Et me voilà, à sec de toile, par une magnifique
journée de soleil, pas un souffle d'air et pas un nuage
dans le ciel, à 250 miles des Açores; avec pour
compagne une baleine à bosse qui pesait au moins le
double de ce qui pesait "Aquarelle" et qui avait
un bon mètre de plus que lui. Le tableau était
divin, mais j'étais inquiet, naturellement. Je venais
de lire une histoire d'un solitaire assez expérimenté
qui avait appelé le CROSSMED car il avait une baleine
qui se grattait le dos sur sa quille - et c'était un
type expérimenté, il disait au CROSS qu'il savait
bien qu'il n'y avait rien à faire, il voulait juste
de l'appui psychologique - et qu'ils soient prêts à
venir le chercher au cas où. Là où j'étais
il n'y avait ni CROSS ni appui psychologique. Et même
si je faisais totalement confiance à "Aquarelle",
une espèce de coffre-fort flottant qui pesait sept
tonnes pour dix mètres de longueur, je n'avais pas
envie de servir de brosse à dos à une baleine
qui avait survécu à tous les combats dont elle
portait la marque ; et dont je voyais les yeux, petits et
si inexpressifs qu'ils en devenaient cruels. Je voyais ces
yeux, puis les marques sur son corps, les mêmes qu'avant
mais avec plus de détail, puis la queue - et là
je me suis dit qu'il fallait que je parte le plus vite possible:
la baleine entamait un demi-tour, un autre, à quelques
mètres de mon tableau arrière.
Quand j'ai mis le moteur en marche elle s'est effrayée,
a expiré un gros jet d'eau dont l'odeur était
encore pire que celle d'avant et a plongé en tapant
avec sa queue. Le bruit fut assourdissant. "Aquarelle"
vibrait jusqu'en haut du mât. Mon cur battait
tellement fort que j'ai du fermer la bouche, de peur qu'il
ne sorte et ne me laisse tout seul. Mais la vapeur d'eau et
son odeur répugnante se dissipèrent rapidement,
toutes traces de la plongée s'effacèrent de
la surface de l'eau et soudainement tout était de nouveau
calme, "Aquarelle" tout seul et moi tout seul en
lui. Une demi-heure plus tard j'ai arrêté le
moteur. De temps en temps je regardais en bas, tout en sachant
que je ne la verrais pas si elle remontait.

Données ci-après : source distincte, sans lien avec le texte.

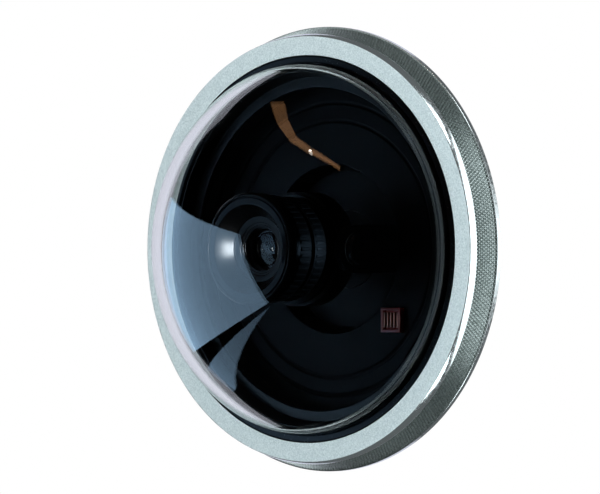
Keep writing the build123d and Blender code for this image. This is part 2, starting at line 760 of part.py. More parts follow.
# --- Lens barrel and the glass in it -----------------------------------------------------
shoulder_r = barrel_r + 2.0
shoulder_top = zoom_low - gap
barrel_low = filter_pocket_h + 0.7
collar_low = zoom_low + zoom_len + gap
collar_high = focus_low - gap
focus_top = focus_low + focus_len
bezel_back = focus_top + gap
bezel_h = bezel_back + bezel_len
throat_h = bezel_back - 0.6
barrel_bore_r = 9.0
barrel_top = throat_h - 2.2
seat_r = 6.6  # inside step that the glass rests on
nose_r = throat_r + 1.2  # of the barrel, inside the bezel
glass_seat_r = seat_r + 1.0
glass_seat_d = 3.0
stop_bore_r = seat_r - 0.6
stop_bore_len = 2.0
bore_cone_len = 1.0
front_glass_low = barrel_top - glass_seat_d

with BuildPart() as lens_barrel:
    spin(
        (barrel_bore_r, barrel_low),
        (mount_thread_r - pin_gap, barrel_low),
        (mount_thread_r - pin_gap, holder_top),
        (shoulder_r, holder_top),
        (shoulder_r, shoulder_top),
        (barrel_r, shoulder_top),
        (barrel_r, collar_low),
        (collar_r, collar_low),
        (collar_r, collar_high),
        (barrel_r, collar_high),
        (barrel_r, bezel_back),
        (nose_r, bezel_back),
        (nose_r, barrel_top),
        (glass_seat_r, barrel_top),
        (glass_seat_r, front_glass_low),
        (stop_bore_r, front_glass_low),
        (stop_bore_r, front_glass_low - stop_bore_len),
        (barrel_bore_r, front_glass_low - stop_bore_len - bore_cone_len),
    )
write(lens_barrel, "lens_barrel")


rib_count = 40
rib_groove_r = 0.55
rib_groove_out = 0.25
rib_margin = 1.0  # plain edge left at each end of the ribs
lock_screw_r = 1.2
lock_head_r = 2.0
lock_head_t = 2.6
lock_stand = 0.8  # of the screw's head off the ring


def side_plane(height):
    """The plane through the axis at a height, whose offset goes towards -X."""
    return Plane(origin=(0, -height, 0), x_dir=(0, 0, 1), z_dir=(-1, 0, 0))


def ribbed_ring(low, length, radius):
    """A grip ring that turns on the barrel, with a ribbed rim and a hole for its screw."""
    tube(low, low + length, radius, barrel_r + gap)
    with BuildSketch(FRONT.offset(low + rib_margin)) as ribs:
        with PolarLocations(radius + rib_groove_out, rib_count):
            Circle(rib_groove_r)
    extrude(ribs.sketch, amount=length - 2 * rib_margin, mode=Mode.SUBTRACT)
    with BuildSketch(side_plane(low + length / 2).offset(barrel_r)) as hole:
        Circle(lock_screw_r)
    extrude(hole.sketch, amount=radius, mode=Mode.SUBTRACT)


def lock_screw(height, radius):
    """A thumb screw that stands out of a grip ring towards -X."""
    plane = side_plane(height)
    with BuildSketch(plane.offset(barrel_r + gap)) as shank:
        Circle(lock_screw_r)
    extrude(shank.sketch, amount=radius + lock_stand - barrel_r - gap)
    with BuildSketch(plane.offset(radius + lock_stand)) as head:
        Circle(lock_head_r)
    extrude(head.sketch, amount=lock_head_t)


with BuildPart() as zoom_ring:
    ribbed_ring(zoom_low, zoom_len, zoom_r)
write(zoom_ring, "zoom_ring")

with BuildPart() as zoom_lock_screw:
    lock_screw(zoom_low + zoom_len / 2, zoom_r)
write(zoom_lock_screw, "zoom_lock_screw")

with BuildPart() as focus_ring:
    ribbed_ring(focus_low, focus_len, focus_r)
write(focus_ring, "focus_ring")

with BuildPart() as focus_lock_screw:
    lock_screw(focus_low + focus_len / 2, focus_r)
write(focus_lock_screw, "focus_lock_screw")

# The front bezel: a flat rim, then a funnel down to the flat that surrounds the glass.
bezel_edge = 0.6
throat_dip = 1.0
with BuildPart() as front_bezel:
    spin(
        (nose_r, bezel_back),
        (bezel_r, bezel_back),
        (bezel_r, bezel_h - bezel_edge),
        (bezel_r - bezel_edge, bezel_h),
        (funnel_r, bezel_h),
        (throat_r, throat_h),
        (glass_ring_r, throat_h - throat_dip),
        (glass_ring_r, barrel_top),
        (nose_r, barrel_top),
    )
write(front_bezel, "front_bezel")


def bulge_radius(radius, bulge):
    """Radius of the sphere whose cap has the given height on a disc."""
    return (radius**2 + bulge**2) / (2 * bulge)


def lens(low, rim, radius, land, front_bulge, back_bulge):
    """A round glass with a straight rim, a flat land inside it and two bulging faces."""
    high, clear_r = low + rim, radius - land
    with BuildSketch(PROFILE) as section:
        with BuildLine():
            Line((0, low - back_bulge), (0, high + front_bulge))
            RadiusArc((0, high + front_bulge), (clear_r, high), bulge_radius(clear_r, front_bulge))
            Polyline((clear_r, high), (radius, high), (radius, low), (clear_r, low))
            RadiusArc((clear_r, low), (0, low - back_bulge), bulge_radius(clear_r, back_bulge))
        make_face()
    revolve(section.sketch, axis=CENTRE_LINE)


front_rim_t = 1.4
front_land = 1.6
front_bulge = 1.2
front_back_bulge = 0.4
with BuildPart() as front_lens:
    lens(
        front_glass_low,
        front_rim_t,
        glass_seat_r - glass_gap,
        front_land,
        front_bulge,
        front_back_bulge,
    )
write(front_lens, "front_lens")

lens_ring_t = 1.0
with BuildPart() as lens_lock_ring:
    lens_ring_low = front_glass_low + front_rim_t
    tube(lens_ring_low, lens_ring_low + lens_ring_t, glass_seat_r, glass_r)
write(lens_lock_ring, "lens_lock_ring")

iris_h = tilt_h + 12.0
iris_t = 0.8
iris_r = 2.5
with BuildPart() as iris_plate:
    tube(iris_h, iris_h + iris_t, barrel_bore_r, iris_r)
write(iris_plate, "iris_plate")

inner_rim_t = 1.6
inner_land = 0.6
inner_glass_r = barrel_bore_r - glass_gap
middle_bulge = 1.2
with BuildPart() as middle_lens:
    lens(tilt_h + 7.0, inner_rim_t, inner_glass_r, inner_land, middle_bulge, middle_bulge)
write(middle_lens, "middle_lens")

rear_bulge = 0.9
with BuildPart() as rear_lens:
    lens(tilt_h + 0.5, inner_rim_t, inner_glass_r, inner_land, rear_bulge, rear_bulge)
write(rear_lens, "rear_lens")

print("nodes", len([name for name in os.listdir("parts") if name.endswith(".step")]))
print("overall diameter", 2 * ring_r, "height in front of the wall", round(cap_h + cap_r, 2))
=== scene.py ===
# %% [markdown]
# # A dome camera with a knurled ring
#
# The camera hangs on a wall and looks out along -Y, with +Z up. A clear dome covers a small
# lens head, a silver ring screws down over the dome's foot, and the can behind goes into
# the wall. The frame holds every part at its real size, so this file only adds what the eye
# wants: a cut knurl, thick clear plastic, moulded black parts, glass and light.

# %% Load the frame and keep its box
import bpy
import json
import math
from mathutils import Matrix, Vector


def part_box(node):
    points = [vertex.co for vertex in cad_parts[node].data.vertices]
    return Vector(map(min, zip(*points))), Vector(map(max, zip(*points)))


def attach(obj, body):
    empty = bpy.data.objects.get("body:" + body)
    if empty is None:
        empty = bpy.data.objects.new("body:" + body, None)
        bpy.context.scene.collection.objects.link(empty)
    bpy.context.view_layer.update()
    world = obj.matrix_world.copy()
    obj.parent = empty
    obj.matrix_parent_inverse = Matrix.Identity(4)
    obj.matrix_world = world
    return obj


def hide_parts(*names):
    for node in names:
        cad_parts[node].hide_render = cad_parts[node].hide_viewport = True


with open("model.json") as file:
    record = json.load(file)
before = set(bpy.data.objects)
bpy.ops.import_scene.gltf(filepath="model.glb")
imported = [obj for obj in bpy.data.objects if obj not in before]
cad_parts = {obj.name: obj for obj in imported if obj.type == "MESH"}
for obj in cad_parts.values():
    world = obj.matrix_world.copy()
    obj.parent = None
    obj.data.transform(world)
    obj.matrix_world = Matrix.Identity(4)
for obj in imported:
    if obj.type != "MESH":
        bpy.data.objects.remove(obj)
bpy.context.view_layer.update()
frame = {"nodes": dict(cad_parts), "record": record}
MM = 0.001

# %% [markdown]
# Everything on this camera is round about one axis, so two numbers place almost any point:
# its radius, and its height above the wall along -Y. These helpers read both from a node.

# %% Sizes read from the frame
def radius_of(node):
    """Half the width of a round node."""
    low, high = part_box(node)
    return (high[0] - low[0]) / 2


def span_of(node):
    """(lowest, highest) height of a node above the wall."""
    low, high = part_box(node)
    return -high[1], -low[1]


ring_r = radius_of("trim_ring")
ring_back, face_h = span_of("trim_ring")
dome_flange_r = radius_of("dome")
dome_seat, dome_top = span_of("dome")
bezel_r = radius_of("front_bezel")
bezel_back, bezel_h = span_of("front_bezel")
print("ring", ring_r, "face", face_h, "dome top", dome_top, "bezel", bezel_r, bezel_h)

# %% [markdown]
# ## Camera
#
# A long lens from two metres away keeps the circles close to true ellipses. It stands level
# with the dome and to its right, so that the dome points left and the ring's side shows.

# %% Camera
VIEW_TURN = math.radians(40.8)  # round to the right, from straight in front
CAMERA_FAR = 2.4
SENSOR_MM = 36.0
LENS_MM = 428.112
AIM_RIGHT, AIM_UP = -1.85 * MM, 0.7 * MM  # from the middle of the ring's face

right_way = (math.cos(VIEW_TURN), math.sin(VIEW_TURN))
aim = (AIM_RIGHT * right_way[0], -face_h + AIM_RIGHT * right_way[1], AIM_UP)
camera_place = (
    aim[0] + CAMERA_FAR * math.sin(VIEW_TURN),
    aim[1] - CAMERA_FAR * math.cos(VIEW_TURN),
    aim[2],
)
bpy.ops.object.select_all(action="DESELECT")
bpy.ops.object.camera_add(location=camera_place, rotation=(math.radians(90), 0, VIEW_TURN))
camera = bpy.context.object
camera.data.sensor_width = SENSOR_MM
camera.data.lens = LENS_MM
camera.data.clip_start = 0.05
bpy.context.scene.camera = camera
print("focal length", round(camera.data.lens, 1))

# %% [markdown]
# ## Turning round parts
#
# A turned part is drawn as half of its section and spun about the axis. One vertex is left
# of a small plane, it is extruded from point to point round the outline, and Spin turns the
# outline once round. Doubles are merged before the normals are made to point outwards.

# %% Spin an outline
def finish_mesh(piece, angle=35):
    """Merge doubles, turn the faces outwards and shade them smooth below an angle."""
    bpy.ops.object.mode_set(mode="EDIT")
    bpy.ops.mesh.select_all(action="SELECT")
    bpy.ops.mesh.remove_doubles(threshold=0.002 * MM)
    bpy.ops.mesh.normals_make_consistent(inside=False)
    bpy.ops.object.mode_set(mode="OBJECT")
    bpy.ops.object.shade_smooth_by_angle(angle=math.radians(angle))
    return piece


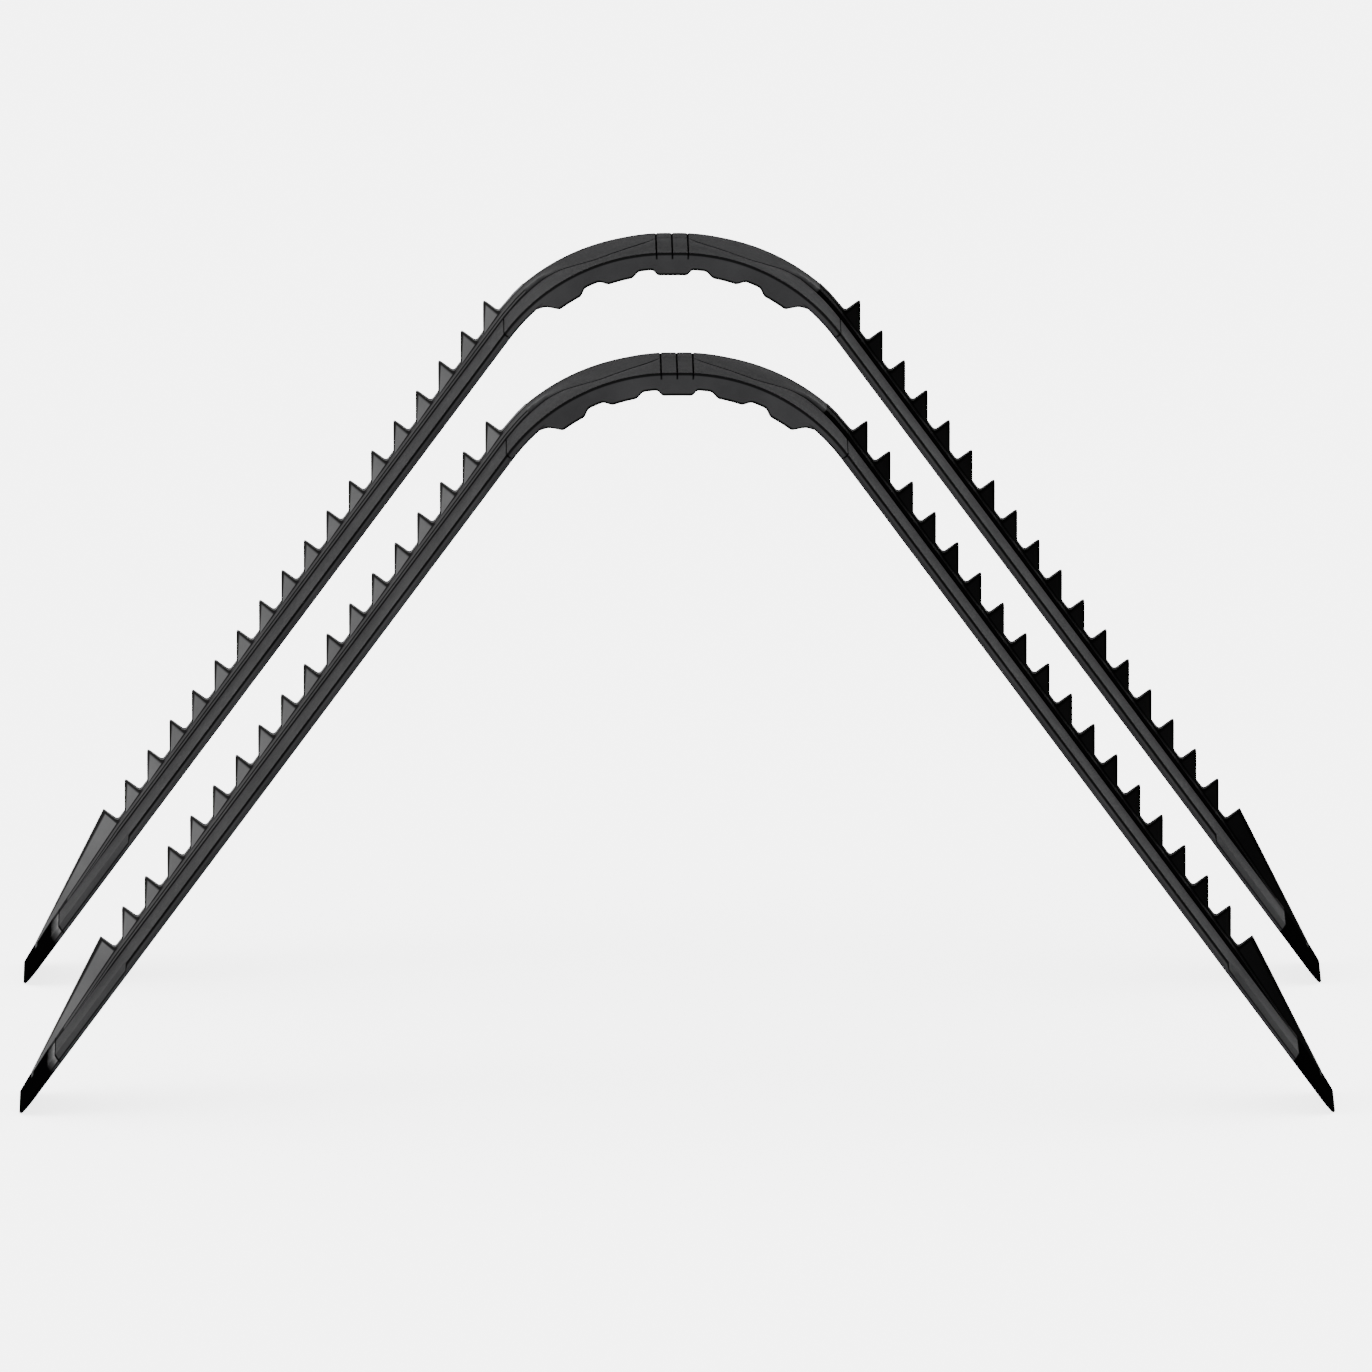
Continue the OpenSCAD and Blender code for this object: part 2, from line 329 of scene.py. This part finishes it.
def belt_ring(q):
    degrees = math.degrees((q - half_flat) / crown_radius)
    # Painted shade: the marks go near black in the mould lines, along the near and far top edges, at the foot
    # of the thickened far edge and under the near edge at the end of the curve.
    dark = on_line(q)
    line = dark * line_depth
    edge = -max(dark, 0.85)
    foot = foot_line(degrees)
    far = far_rise(degrees)
    fade = min(max((degrees - 2.2) / 3, 0), 1)
    wall = min(max((degrees - 29) / 9, 0), 1)
    slope_there = far * (rib_edge + 1 - foot) / (track_width - foot)
    step = slope_there + (4.5 * min(far / 6, 1) - slope_there) * wall
    if q > along(rise_end) + 0.01:
        far = step = 0
    low = -belt_thickness
    under = -edge_black * min(max((degrees - 39) / 2.5, 0), 1)
    foot_dark = -max(dark, edge_black * fade)
    bank = step * wall * 0.3
    return (q, [
        (0, -3.2 - line, -dark), (0, -2.3 - line, edge), (0, -1.1 - line, edge), (0.32, -0.32 - line, edge),
        (1.1, -line, edge), (3.2, -line, edge), (5, -line, -dark), (foot / 2, -line, -dark),
        (foot - 8.5, -line, -dark), (foot - 7, -0.2 * fade - line, foot_dark),
        (foot - 0.6, -0.8 * fade - line, foot_dark), (foot + 0.4, bank - line, -dark),
        (rib_edge + 1, step - line, max(0.4 * wall - dark, -1)),
        (157, step + (far - step) * 0.52 - line, -dark),
        (166, step + (far - step) * 0.76 - line, -dark), (168, step + (far - step) * 0.8 - line, edge),
        (178.5, far - 0.5 - line, edge), (track_width, far - 2.2 - line, edge), (track_width, far - 4, 0),
        (track_width, low, 0), (0, low, under), (0, low + 1.6, under), (0, low + 2.4, -dark),
    ])


def places_between(q0, q1, breaks, step):
    """Places along the belt from q0 to q1, no further apart than a step and with every break among them."""
    inner = sorted(b for b in set(breaks) if q0 + 0.05 < b < q1 - 0.05)
    places = []
    for start, end in zip([q0, *inner], [*inner, q1]):
        count = max(1, math.ceil((end - start) / step))
        places += [start + (end - start) * k / count for k in range(count)]
    return places + [q1]


belt_rubber = moulded_rubber("hard_black_belt_rubber", (0.0082, 0.0082, 0.0085), (0.0124, 0.0124, 0.0128),
                             (0.060, 0.060, 0.060), 0.7, 0.9)
line_breaks = [line + reach for line in cross_lines
               for reach in (-line_half, -line_foot, line_foot, line_half)]
bend_places = [0, along(lug_middles[0]), along(lug_middles[1]), bend_end]


def bend_bodies(track, side_name):
    return [track + "_crown", f"{track}_{side_name}_link_1", f"{track}_{side_name}_link_2",
            f"{track}_{side_name}_run"]


def across_groove(piece):
    """Bakes the piece's placement into its mesh."""
    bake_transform(piece)


for track in ("near", "far"):
    for side_name, side in (("left", -1), ("right", 1)):
        bodies = bend_bodies(track, side_name)
        for k in range(3):
            breaks = [*line_breaks, along(rise_end), along(rise_end) + 0.06]
            rings = [belt_ring(q) for q in places_between(bend_places[k], bend_places[k + 1], breaks, 3)]
            belt = moulding(f"{track}_{side_name}_belt_bend_{k + 1}", track, side, rings, belt_rubber)
            across_groove(belt)
            covers = [body + "_cover" for body in bodies[k:k + 2] if not body.endswith("_run")]
            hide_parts(*covers)


# ---- drive lugs ----
# Blocks of tougher rubber are moulded across the inside of the belt, over the steel cores.
# The drive wheel's teeth enter the hollows between them. The last lug on each side thins out
# into the straight run in a cove.

lug_depth = 26
hollow_depth = 19.5
lug_half = 3.98
flank = 2.3


def lug_line():
    corners = [(-30, lug_depth), (18.2, lug_depth), (23.6, hollow_depth)]
    for middle in lug_middles:
        corners += [(along(middle - lug_half - flank), hollow_depth), (along(middle - lug_half), lug_depth),
                    (along(middle + lug_half), lug_depth)]
        if middle == lug_middles[0]:
            corners.append((along(middle + lug_half + flank), hollow_depth))
    corners += [(along(39.2), 13.6), (along(41.6), belt_thickness + 0.05),
                (bend_end, belt_thickness + 0.05)]
    return rounded(corners, 3.2)


lug_profile = lug_line()
lug_rubber = moulded_rubber("tough_lug_rubber", (0.0080, 0.0080, 0.0083), (0.0120, 0.0120, 0.0124),
                            (0.030, 0.030, 0.030), 0.6, 0.8)


def lug_ring(q):
    depth = read_line(lug_profile, q)
    soft = min(1.0, (depth - belt_thickness) * 0.45)
    wear_and_painted_light = min(max((depth - 21) / 5, 0), 1)
    low = -depth
    edge_top = low + min(3.0, (depth - belt_thickness) * 0.8)
    edge_low = low + min(2.4, (depth - belt_thickness) * 0.6)
    # Painted shade, near black, runs along the lugs' lower corners; the lug faces that meet the drive wheel
    # are scuffed lighter.
    return (q, [
        (0, -belt_thickness, 0), (track_width, -belt_thickness, 0), (track_width, edge_top, 0),
        (track_width, edge_low, -edge_black), (track_width, low + min(soft, 0.9), -edge_black),
        (track_width - 0.3 * soft, low + 0.3 * soft, -edge_black), (track_width - soft, low, -0.6),
        (176, low, wear_and_painted_light * 0.3), (135, low, wear_and_painted_light * 0.15), (90, low, wear_and_painted_light * 0.25), (45, low, wear_and_painted_light * 0.15),
        (4, low, wear_and_painted_light * 0.3), (soft, low, -0.6), (0.3 * soft, low + 0.3 * soft, -edge_black),
        (0, low + min(soft, 0.9), -edge_black), (0, edge_low, -edge_black), (0, edge_top, 0),
    ])


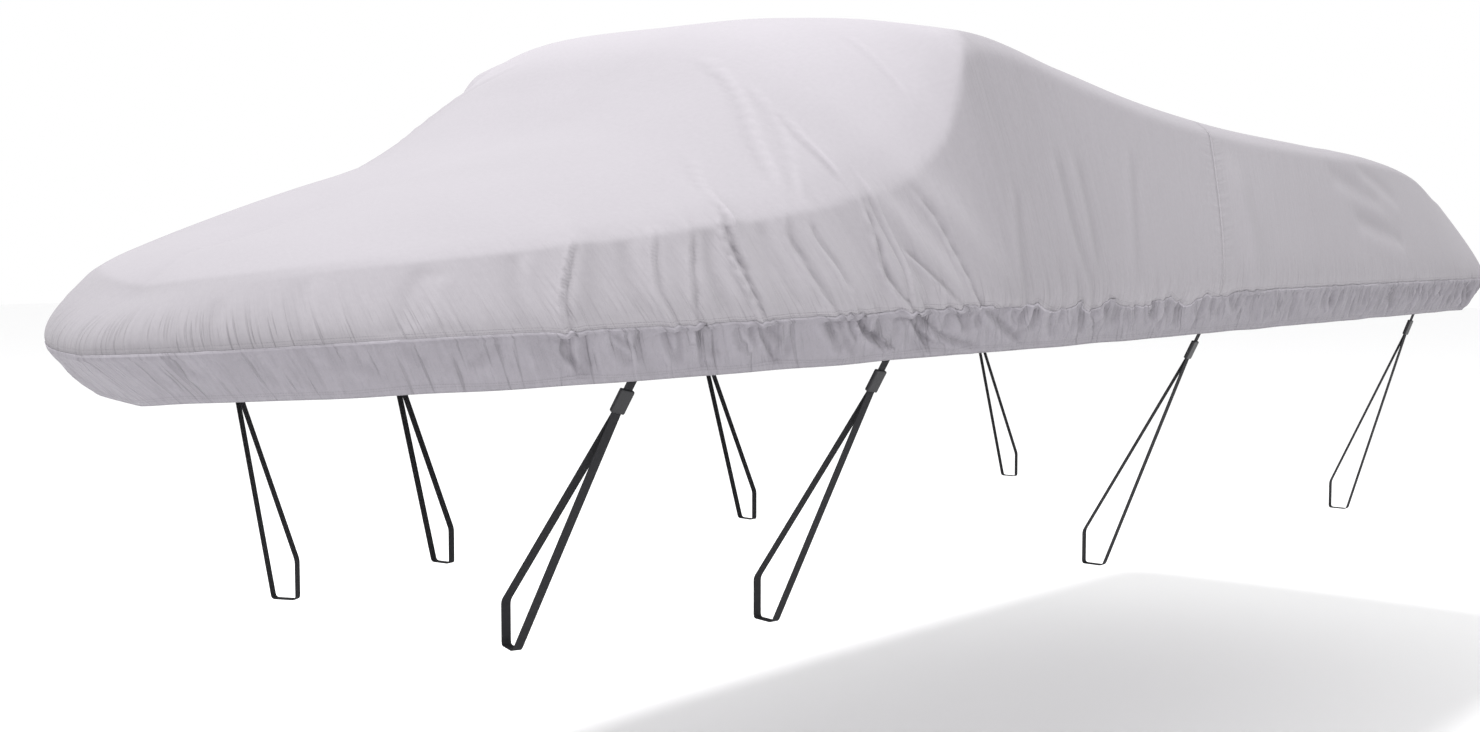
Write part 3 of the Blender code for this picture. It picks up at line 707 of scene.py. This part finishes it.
# %% The skirt's lap
CLOTH = 0.0014
LAP, LAP_DROP, LAP_CLEAR = 0.004, 0.006, 0.0002
WAVER, WAVER_WAVES, WAVER_PHASE, WAVER_LOW = 0.0045, (0.045, 0.071, 0.113, 0.19), 5, -0.5
WAVER_FROM, WAVER_TO, WAVER_LOSS = (1.40, 1.60), (3.0, 3.3), 0.7

foot = canopy_net[:, 0]
rise = canopy_net[:, 1] - foot
rise /= np.linalg.norm(rise, axis=1, keepdims=True)
clear = outward_normals(canopy_net)[:, 0] * (CLOTH + LAP_CLEAR)
waver = sum(np.sin(2 * math.pi * RUNS / wave + WAVER_PHASE * wave) for wave in WAVER_WAVES) / 2
ragged = smooth_step(*WAVER_FROM, np.abs(RUNS))
ragged = ragged * (1 - WAVER_LOSS * smooth_step(*WAVER_TO, np.abs(RUNS)))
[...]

Ce sont des animaux surprenants, les baleines. Par la suite
j'en ai vu beaucoup. Mais ce qui mimpressionnait le
plus étaient les tipes qui les chassaient: à
Horta j'ai connu l'un des derniers harponneurs de baleines
- enfin, de cachalots, c'est ce qu'ils chassent dans cette
région car les cachalots ne coulent pas une fois morts.
Il était grand: chacun de ses bras était plus
grand qu'une de mes cuisses, et chacune de ses cuisses plus
larges que mon torse. Il se déplaçait sur un
vélomoteur ridicule, qui disparaissait totalement sous
cette masse de muscles. On en voyait que la partie inférieure
des pneus, complètement plats car il n'y a pas de pression
qui puisse soutenir pareil monolithe. Je le voyais passer
tous les jours devant Peter et ces bras me faisaient chaque
fois sentir une certaine pitié des pauvres cachalots.
J'ai toujours crû que le problème pour lui devait
être de mesurer la force avec laquelle il lançait
son harpon, pour pas que celui-ci traverse l'animal se perde
ad eternum dans les profondeurs des mers.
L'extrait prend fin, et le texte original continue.